On July 15, 1968, One Life to Live debuted on ABC at 3:30/2:30 and was a ratings success. In what may have been the largest housecleaning of its daytime schedule ever, NBC dropped You Don't Say! and three other games (Personality, Eye Guess, and The Match Game) on September 26, 1969. Replacing You Don't Say! on the lineup was the serial Bright Promise, which ran until 1972.

===KTLA (1975)===
The 1975 revival was also given a trial run on KTLA, airing on Sunday nights from April to June 1975. Originally hosted by local radio personality Clark Race with Kennedy as a regular panelist, these roles were reversed later in the show's brief run.

===ABC (1975)===
With CBS' revival of Match Game bringing celebrity games back into popularity, Andrews managed to interest ABC in a similar revival of You Don't Say! Kennedy was called upon to reassume his role as the show's host, doing so ten days after ending a three-year stint on ABC's Split Second; the show entered ABC's schedule on July 7 at 4:00 PM (3:00 Central), replacing The Money Maze. However, many affiliates either tape-delayed the network feed until the next morning or preempted the 4:00/3:00 slot entirely, garnering low ratings for the revival despite facing NBC's soap opera Somerset and two CBS games, Musical Chairs and Give-n-Take.

Meanwhile, CBS' The Edge of Night had been its lowest-rated soap opera since a move in 1972 to 2:30/1:30. With As the World Turns set to expand to a full hour, the network decided to oust the nineteen-year-old show (which debuted on the same day As The World Turns did in 1956 and packaged by the same company). In the first instance of a daytime serial moving to another network, Procter and Gamble Productions agreed to CBS' terms and moved The Edge of Night to ABC. ABC, desperate to get some affiliates back on board, banked on the show's instant familiarity and decided that the only viable slot for that show was 4:00/3:00.

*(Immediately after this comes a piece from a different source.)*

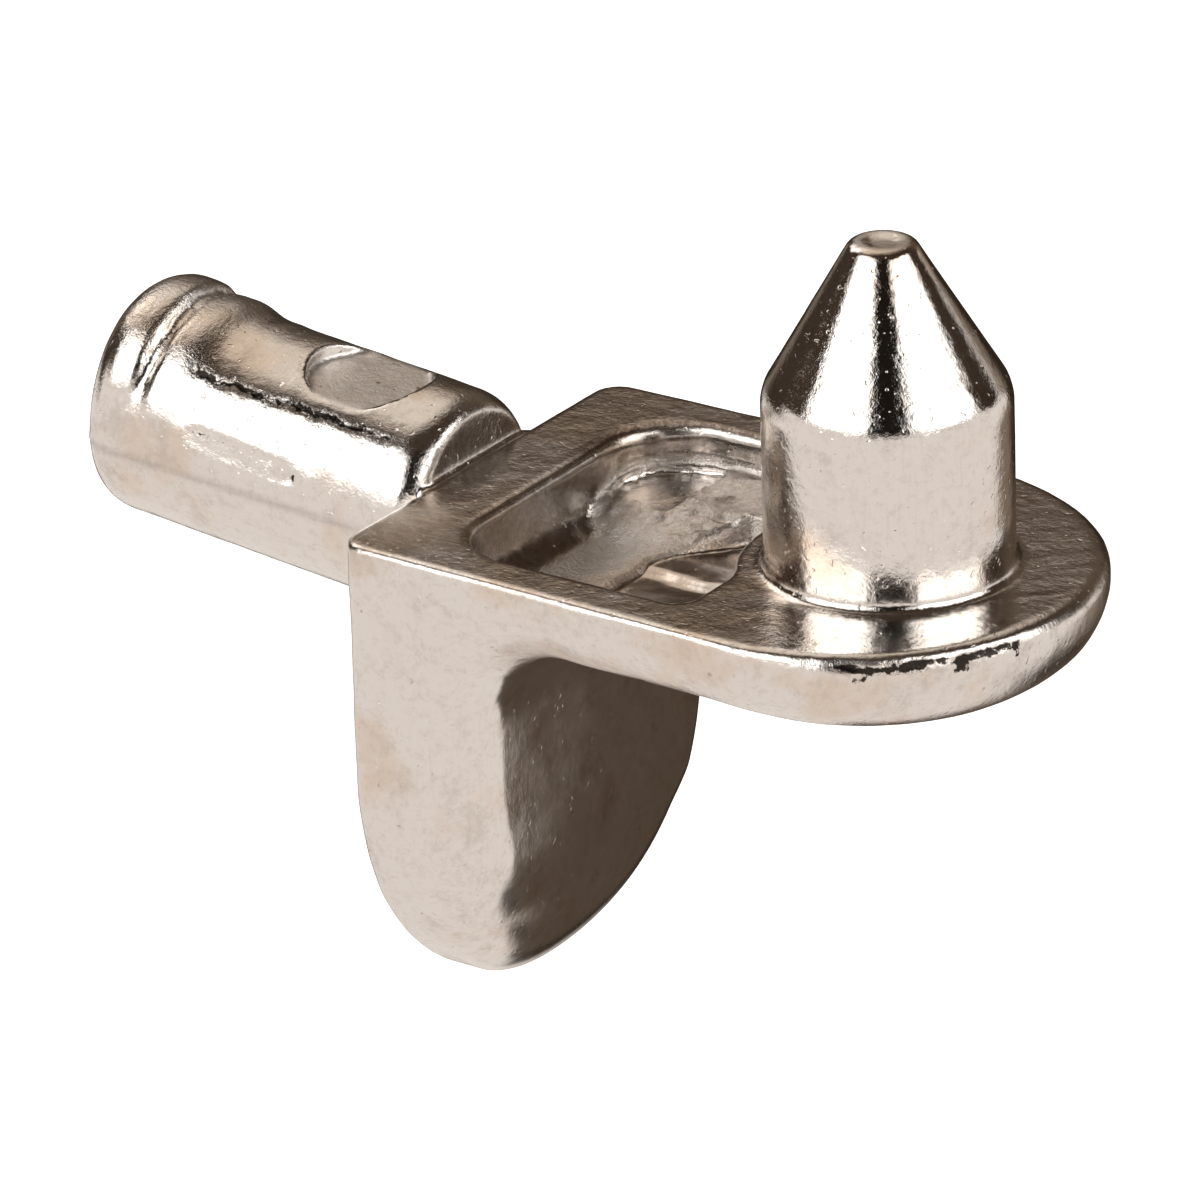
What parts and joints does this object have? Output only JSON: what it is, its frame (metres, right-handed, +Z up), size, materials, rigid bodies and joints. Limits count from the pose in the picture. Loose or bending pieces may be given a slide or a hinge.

On November 28, You Don't Say! ended its five-month run, giving way to The Edge of Night the next Monday; as a result, a special Christmas week of shows with children playing, which Tom had plugged on-air during the last few weeks and would have continued the tradition from the NBC era, was never seen. According to an ABC press release dated November 6, 1975, You Don't Say! was slated to return to ABC's daytime schedule at a later time, but for unknown reasons, this never occurred.

===Syndicated (1978–1979)===
You Don't Say! returned on September 18, 1978, as a daily syndicated series, with Viacom Enterprises serving as the co-producer. However, due to Tom Kennedy hosting Name That Tune, the hosting reins were taken instead by Jim Peck.

This version did not sell to many markets, and those who ran it tended to do so in non-peak slots (save for WPIX in New York, which aired it at 8:30 PM as part of a primetime syndicated game show block with the premiering Tic Tac Dough and reruns of the syndicated editions of Let's Make a Deal and To Tell the Truth, as did KHJ-TV in Los Angeles). With little to no promotion, the show ended its run completely before even making it through the first half of 1979.

==Music==
Composer Rex Koury was the musical director for the 1960s version, leading a small combo in the studio consisting of organ, xylophone and harp. Koury would play appropriate music after each name was guessed, or a generic "win cue" when a game was won.

Stan Worth composed the theme for the 1970s versions, called "Downwind".